14. In case of WHL (Wokhard Hospitals Ltd) also, we hold that it is neither taxable as FIS nor as royalty and also the Assessee does not have any P.E in India and, therefore, the payment received by it cannot be taxed in India. Accordingly, consistent with the view taken in earlier years in assessee's own case, we allow grounds no.1 and 2, raised by the assessee.'

The above said decision of the Tribunal shall be applicable to the fees received by the assessee in the current year under Consulting Agreement (Wockhard Hospitals and Carol Info Services Ltd) and under Award Agreement (Wockhard Hospitals).

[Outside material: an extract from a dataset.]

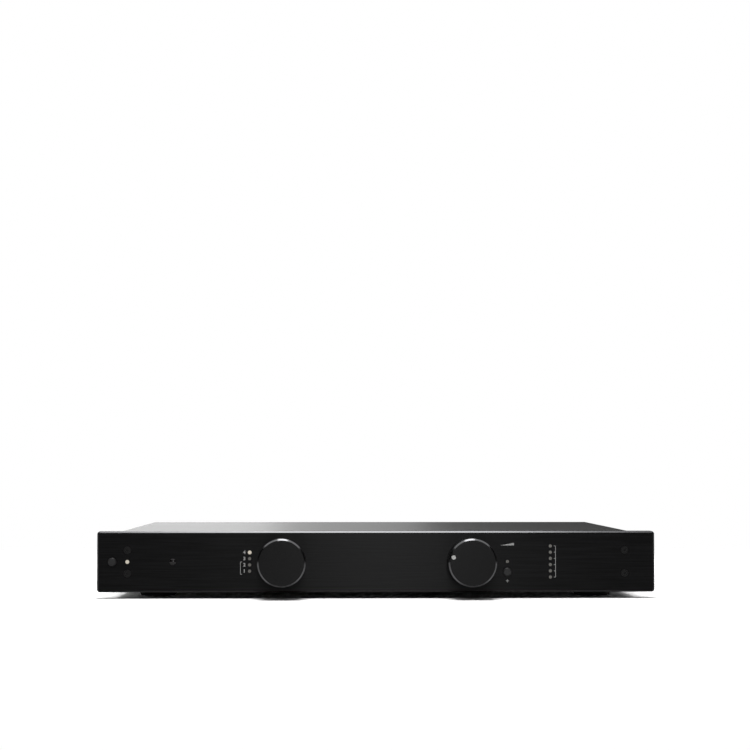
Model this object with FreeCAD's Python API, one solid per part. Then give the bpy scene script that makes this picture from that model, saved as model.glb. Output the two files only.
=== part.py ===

10. The Tribunal also considered the issue relating fees received under Education and Teaching Agreement from SRMCRI. Since the assessee had allowed the SRMCRI to use its logo, the tax authorities had taken the view that the fee received also pertains to Royalty for use of Logo. In respect of this receipt also, the Tribunal held that they cannot be considered as Royalty or Fee for Included Services and further it cannot also be taxed as Business profits, since the assessee does not have P.E. Hence this decision is applicable to the fees received from Wockhard Hospitals and SRMCRI under Education and Teaching Agreement.

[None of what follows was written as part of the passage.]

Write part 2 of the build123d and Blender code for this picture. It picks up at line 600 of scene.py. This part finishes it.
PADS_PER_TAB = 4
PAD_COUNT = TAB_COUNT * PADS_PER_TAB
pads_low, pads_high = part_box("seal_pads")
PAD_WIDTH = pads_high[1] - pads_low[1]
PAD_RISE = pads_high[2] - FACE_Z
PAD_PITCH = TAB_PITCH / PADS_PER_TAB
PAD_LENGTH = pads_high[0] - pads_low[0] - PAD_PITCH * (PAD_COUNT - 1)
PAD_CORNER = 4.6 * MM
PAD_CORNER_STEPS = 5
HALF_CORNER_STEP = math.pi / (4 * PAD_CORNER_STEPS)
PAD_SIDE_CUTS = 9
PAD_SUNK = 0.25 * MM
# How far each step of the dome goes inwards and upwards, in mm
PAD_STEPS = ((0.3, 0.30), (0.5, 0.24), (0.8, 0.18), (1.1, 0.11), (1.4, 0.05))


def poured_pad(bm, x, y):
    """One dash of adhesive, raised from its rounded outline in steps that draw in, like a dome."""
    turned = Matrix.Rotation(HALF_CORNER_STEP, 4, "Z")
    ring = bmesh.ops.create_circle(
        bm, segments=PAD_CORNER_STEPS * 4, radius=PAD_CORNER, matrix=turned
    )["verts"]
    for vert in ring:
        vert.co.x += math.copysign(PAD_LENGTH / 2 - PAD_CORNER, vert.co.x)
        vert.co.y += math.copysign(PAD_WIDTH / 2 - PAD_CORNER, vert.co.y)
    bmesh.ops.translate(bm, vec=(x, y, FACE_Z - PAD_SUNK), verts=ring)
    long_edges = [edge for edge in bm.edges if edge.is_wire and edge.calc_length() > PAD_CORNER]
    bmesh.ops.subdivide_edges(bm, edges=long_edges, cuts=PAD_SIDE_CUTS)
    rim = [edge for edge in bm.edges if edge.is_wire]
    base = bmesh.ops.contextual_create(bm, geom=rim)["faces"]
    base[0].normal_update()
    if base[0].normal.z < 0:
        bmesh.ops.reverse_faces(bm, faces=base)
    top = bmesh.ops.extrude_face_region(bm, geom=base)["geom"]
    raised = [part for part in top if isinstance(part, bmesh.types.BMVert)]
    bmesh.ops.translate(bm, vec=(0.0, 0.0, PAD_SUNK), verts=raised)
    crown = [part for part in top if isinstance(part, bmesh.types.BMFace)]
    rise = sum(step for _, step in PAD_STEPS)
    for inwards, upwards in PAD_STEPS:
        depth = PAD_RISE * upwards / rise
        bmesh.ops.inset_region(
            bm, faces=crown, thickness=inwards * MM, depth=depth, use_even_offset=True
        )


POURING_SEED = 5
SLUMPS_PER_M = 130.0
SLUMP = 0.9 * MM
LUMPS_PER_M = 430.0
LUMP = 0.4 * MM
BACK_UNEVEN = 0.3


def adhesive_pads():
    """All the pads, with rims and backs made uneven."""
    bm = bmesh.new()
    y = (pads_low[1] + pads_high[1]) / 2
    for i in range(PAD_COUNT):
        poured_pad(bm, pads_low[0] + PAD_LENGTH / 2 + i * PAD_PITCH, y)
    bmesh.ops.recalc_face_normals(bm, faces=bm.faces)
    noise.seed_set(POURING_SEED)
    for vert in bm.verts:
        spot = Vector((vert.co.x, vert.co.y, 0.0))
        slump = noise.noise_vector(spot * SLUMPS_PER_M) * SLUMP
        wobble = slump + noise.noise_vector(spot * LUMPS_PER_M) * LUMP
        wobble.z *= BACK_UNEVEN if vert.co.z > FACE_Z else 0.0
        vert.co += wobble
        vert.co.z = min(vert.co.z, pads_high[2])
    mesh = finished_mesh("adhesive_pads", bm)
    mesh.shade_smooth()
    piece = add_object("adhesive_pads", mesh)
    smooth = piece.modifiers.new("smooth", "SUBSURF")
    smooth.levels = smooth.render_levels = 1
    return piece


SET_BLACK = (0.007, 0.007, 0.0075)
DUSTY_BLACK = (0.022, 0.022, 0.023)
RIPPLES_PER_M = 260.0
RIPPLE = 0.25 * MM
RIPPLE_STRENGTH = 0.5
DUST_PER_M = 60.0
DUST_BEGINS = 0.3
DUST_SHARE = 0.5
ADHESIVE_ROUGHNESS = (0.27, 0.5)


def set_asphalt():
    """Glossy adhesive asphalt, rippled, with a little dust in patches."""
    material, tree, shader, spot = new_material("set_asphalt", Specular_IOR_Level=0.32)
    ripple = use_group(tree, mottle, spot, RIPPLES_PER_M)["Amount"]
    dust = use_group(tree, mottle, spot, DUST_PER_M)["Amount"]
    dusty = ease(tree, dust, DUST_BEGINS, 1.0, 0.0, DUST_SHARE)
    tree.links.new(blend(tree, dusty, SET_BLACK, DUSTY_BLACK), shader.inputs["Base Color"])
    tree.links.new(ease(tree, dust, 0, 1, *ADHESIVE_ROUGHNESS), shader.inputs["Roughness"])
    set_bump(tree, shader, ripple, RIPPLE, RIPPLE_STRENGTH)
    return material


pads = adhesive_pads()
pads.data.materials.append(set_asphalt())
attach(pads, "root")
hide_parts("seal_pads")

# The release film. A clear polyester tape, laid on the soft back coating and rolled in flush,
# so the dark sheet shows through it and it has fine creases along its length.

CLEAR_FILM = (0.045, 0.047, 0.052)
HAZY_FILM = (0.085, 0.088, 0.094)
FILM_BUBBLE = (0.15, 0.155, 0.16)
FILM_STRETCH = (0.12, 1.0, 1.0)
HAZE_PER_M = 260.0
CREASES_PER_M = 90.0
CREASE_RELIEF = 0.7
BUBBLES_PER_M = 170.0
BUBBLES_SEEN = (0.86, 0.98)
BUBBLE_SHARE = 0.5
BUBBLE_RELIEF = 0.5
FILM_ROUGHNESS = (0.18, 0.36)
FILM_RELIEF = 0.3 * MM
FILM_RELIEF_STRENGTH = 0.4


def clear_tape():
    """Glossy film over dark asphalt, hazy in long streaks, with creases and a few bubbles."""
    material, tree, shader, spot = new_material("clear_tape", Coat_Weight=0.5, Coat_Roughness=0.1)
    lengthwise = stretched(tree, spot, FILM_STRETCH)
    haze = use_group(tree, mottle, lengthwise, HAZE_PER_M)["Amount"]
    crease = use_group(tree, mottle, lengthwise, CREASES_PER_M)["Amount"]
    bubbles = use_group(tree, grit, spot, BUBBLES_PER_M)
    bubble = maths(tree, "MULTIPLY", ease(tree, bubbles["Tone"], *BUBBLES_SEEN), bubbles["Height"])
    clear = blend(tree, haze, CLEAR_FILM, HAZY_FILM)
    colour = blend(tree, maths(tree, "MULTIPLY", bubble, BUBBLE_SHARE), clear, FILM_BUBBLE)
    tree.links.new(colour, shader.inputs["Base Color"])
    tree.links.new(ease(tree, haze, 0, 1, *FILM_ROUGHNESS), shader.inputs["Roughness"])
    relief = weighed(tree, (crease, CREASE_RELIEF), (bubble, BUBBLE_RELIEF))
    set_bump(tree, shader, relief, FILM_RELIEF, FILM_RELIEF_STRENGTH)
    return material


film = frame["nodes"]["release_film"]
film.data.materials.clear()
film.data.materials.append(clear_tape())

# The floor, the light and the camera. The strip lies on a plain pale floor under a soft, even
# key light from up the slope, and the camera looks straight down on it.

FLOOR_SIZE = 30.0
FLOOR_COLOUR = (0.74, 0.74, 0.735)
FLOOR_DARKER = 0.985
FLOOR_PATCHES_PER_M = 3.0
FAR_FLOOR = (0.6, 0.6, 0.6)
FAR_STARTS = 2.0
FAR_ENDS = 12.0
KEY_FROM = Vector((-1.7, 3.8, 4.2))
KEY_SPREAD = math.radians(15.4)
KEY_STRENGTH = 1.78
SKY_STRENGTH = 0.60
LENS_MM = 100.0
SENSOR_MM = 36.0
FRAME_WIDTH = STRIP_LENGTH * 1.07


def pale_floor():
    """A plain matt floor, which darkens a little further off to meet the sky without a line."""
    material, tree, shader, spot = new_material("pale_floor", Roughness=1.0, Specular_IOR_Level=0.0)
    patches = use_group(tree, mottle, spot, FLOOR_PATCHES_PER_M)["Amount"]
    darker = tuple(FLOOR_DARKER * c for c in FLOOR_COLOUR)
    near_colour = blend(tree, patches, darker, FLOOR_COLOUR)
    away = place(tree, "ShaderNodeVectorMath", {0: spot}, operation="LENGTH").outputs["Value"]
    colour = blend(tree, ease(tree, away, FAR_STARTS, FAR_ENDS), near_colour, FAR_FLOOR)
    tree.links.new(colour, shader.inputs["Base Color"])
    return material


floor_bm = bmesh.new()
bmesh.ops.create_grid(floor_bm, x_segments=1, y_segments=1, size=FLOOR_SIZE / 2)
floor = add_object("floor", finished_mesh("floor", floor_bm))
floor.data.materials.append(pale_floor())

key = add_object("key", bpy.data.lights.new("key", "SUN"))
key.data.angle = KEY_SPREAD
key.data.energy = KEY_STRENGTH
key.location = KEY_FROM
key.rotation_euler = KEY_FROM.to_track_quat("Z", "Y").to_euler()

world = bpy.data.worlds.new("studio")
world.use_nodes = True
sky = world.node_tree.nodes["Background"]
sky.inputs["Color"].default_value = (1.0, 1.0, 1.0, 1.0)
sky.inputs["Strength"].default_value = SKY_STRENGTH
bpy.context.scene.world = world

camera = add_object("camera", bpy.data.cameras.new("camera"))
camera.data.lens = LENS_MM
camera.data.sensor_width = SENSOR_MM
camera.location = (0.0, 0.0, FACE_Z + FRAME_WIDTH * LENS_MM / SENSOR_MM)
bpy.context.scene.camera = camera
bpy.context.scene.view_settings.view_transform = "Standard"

11. In respect of amount received by way of reimbursement of expenses also, the Tribunal in paragraph 31 of its order held that the same cannot be held to be taxable, since the main receipts have been held to be not taxable.

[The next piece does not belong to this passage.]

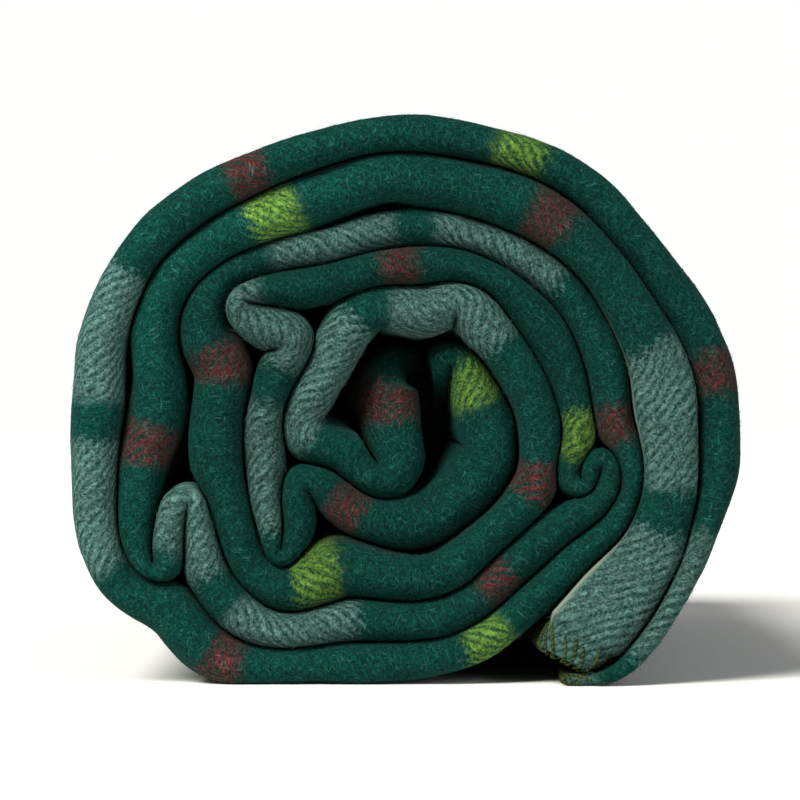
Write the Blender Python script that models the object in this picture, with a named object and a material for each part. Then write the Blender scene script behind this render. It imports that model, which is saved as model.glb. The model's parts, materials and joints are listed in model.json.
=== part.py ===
"""Wool camp blanket, folded in four across its width, doubled end to end and rolled up.

The roll lies on its side: +Y runs along the roll, +Z is up, and the flat patch it rests on is at z = 0.
Both cut ends of the blanket meet at the lower right. They lift together about a hinge high on the roll.
"""
import math

import bmesh
import bpy
import numpy as np

# ---- driving dimensions, in metres -------------------------------------------------------
blanket_width = 1.68
blanket_length = 2.134
cloth_thickness = 0.0029
strand_gap = 0.0010
hinge_gap = 0.0004
nose_depth_share = 0.95
back_chamfer = 0.0015
yarn_thickness = 0.0011
stitch_bight = 0.0056
stitch_gap = 0.0004
hinge_height_above_cloth = 0.0005
turn_per_station = 0.36
station_pitch = 0.014

# ---- the roll's route --------------------------------------------------------------------
# Centreline of the folded strand, from the outer cut end to the middle of the blanket and back out
# to the inner cut end: across, up and thickness in millimetres, for a cloth 2.9 mm thick.
outer_strand_route = [
    (47, 4, 6.5), (53, 3.5, 6.5), (59, 4.5, 6.5), (64.5, 7.5, 6.5), (69.5, 12, 6.5),
    (74.5, 18, 6.5), (78.5, 24.5, 6.5), (82.5, 31.5, 7), (86, 39, 7.5), (88.5, 46.5, 8.5),
    (91, 54.5, 9.5), (93, 64.5, 12), (93, 75, 12.5), (92.5, 85.5, 12.5), (91, 94, 12.5),
    (88, 101.5, 12), (84.5, 109, 12), (79, 117, 12), (72.5, 126, 11), (66, 134, 11),
    (59.5, 141.5, 11), (54, 146.5, 11), (44, 153, 11), (33.5, 157.5, 10.5), (24, 160, 10),
    (13, 162, 10.5), (2.5, 163, 11), (-8, 162.5, 11), (-18, 160.5, 11), (-28.5, 157.5, 11),
    (-39, 154, 11), (-47.5, 150.5, 12), (-58, 145.5, 12.5), (-67, 139.5, 13), (-74.5, 132.5, 13),
    (-80, 125, 13), (-84.5, 117, 13.5), (-88.5, 109, 13.5), (-91, 100, 14), (-91.5, 91, 14),
    (-92, 81, 15), (-92.5, 72, 15), (-92, 60, 15), (-91, 48.5, 15), (-88.5, 39.5, 15.5),
    (-84, 32, 16.5), (-77, 26.5, 17), (-69, 21, 17), (-62, 12.5, 16.5), (-53.5, 7.5, 15.5),
    (-42.5, 6, 13), (-25.5, 6, 12.5), (-11, 6, 12.5), (4, 7, 12), (16, 9.5, 10.5),
    (24.5, 13.5, 10.5), (33.5, 20.5, 10), (42.5, 28.5, 10), (50.5, 37.5, 10), (57.5, 44, 10),
    (63, 51, 9), (66.5, 59, 7.5), (65.5, 69, 10), (61.5, 78, 11), (60.5, 85.5, 11),
    (59.5, 94, 12), (56.5, 103, 12.5), (51, 112, 13), (42, 120.5, 13.5), (33.5, 125, 13.5),
    (24.5, 129.5, 12.5), (16, 133, 12), (1, 134, 12), (-11, 132.5, 11), (-22.5, 129, 10),
    (-34.5, 127.5, 10), (-46, 124.5, 12), (-53.5, 120, 13.5), (-59, 113.5, 15), (-59.5, 103, 16),
    (-54.5, 94, 16.5), (-54.5, 84, 16.5), (-56, 72, 16), (-54.5, 60, 16), (-51.5, 48.5, 16),
    (-47, 36.5, 15.5), (-41, 28.5, 14), (-33, 27, 15.5), (-25.5, 31.5, 19), (-18, 34, 17.5),
    (-11, 33, 16), (-2, 30.5, 14), (7, 30.5, 13.5), (14.5, 34, 13), (21.5, 40.5, 12.5),
    (29, 47, 12), (35, 54.5, 12.5), (39, 61.5, 13.5), (40, 72, 14), (39.5, 81, 13.5),
    (36.5, 88.5, 13.5), (31, 95.5, 13.5), (25, 103, 14), (21, 109.5, 14), (15, 113.5, 14),
    (7, 110.5, 15), (-2, 111.5, 14), (-9.5, 112, 13.5), (-16, 107, 13.5), (-21, 98.5, 13.5),
    (-25.5, 91, 13.5), (-30, 84, 13.5), (-31.5, 76.5, 13), (-26, 70.5, 13), (-18, 67.5, 13),
    (-12.5, 62.5, 13), (-6.5, 61.5, 15), (-3, 67.5, 16), (-2, 76.5, 16), (-3, 84.5, 16),
    (-1.5, 91.5, 13), (3, 93.5, 8.5), (6.5, 90, 6), (8, 82.5, 5.5), (8, 75, 5.5),
]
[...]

12. Thus, it is seen that the Tribunal has considered identical issues in AY 2004-05 and it has held that none of the receipts is taxable in India.

13. We notice that the tax authorities have examined only the agreements and have drawn conclusion against the assessee. They have not examined about the nature of services actually provided or delivered by the assessee to the Indian entities. In our considered view, one may not be able to come to a conclusion about the nature of services provided unless the actual services/deliverables are examined. Then one shall be in a position to ascertain as to whether the services or techniques provided was mere commercial information or a technique made available to the assessee. We may elucidate this point with an example. Let us assume that a financial consultancy firm provides consultancy services for "Cash management system". It may provide various techniques to be followed to achieve the objective of effective cash management. The said techniques may be followed by the recipient of services even in the absence of the financial consultancy firm. In that case, the question that requires to be examined is whether the financial consultancy firm has made available the technology related to Cash management system or not within the meaning of the provisions of Indo-USA DTAA.

14. In the absence of such kind of examination from the side of tax authorities, we notice that the Tribunal also has proceeded to adjudicate the issue by considering the agreements only. In the absence of such kind of intricate details, we are also not in a position to examine the nature of services vis--vis the products/package, if any, delivered by the assessee. Since the Tribunal has consistently taken a particular view in the earlier years and since there was no deeper examination done by the tax authorities, we are inclined to follow the decision rendered by the Tribunal in the earlier years. Accordingly, by following the order passed by the Tribunal in the earlier years, we set aside the orders of Ld CIT(A) in AY 2006-07 and the assessment orders passed on the above said issues in AY 2007-08 to 2009-10 and direct the AO to delete the addition of all the receipts discussed above.

15. Since we have held that all the receipts are not taxable, the question of charging interest u/s 234B does not arise and in any case it is consequential in nature.

16. In the result, the appeal filed by the Revenue for AY 2006-07 is dismissed and all the appeals of the assessee are allowed.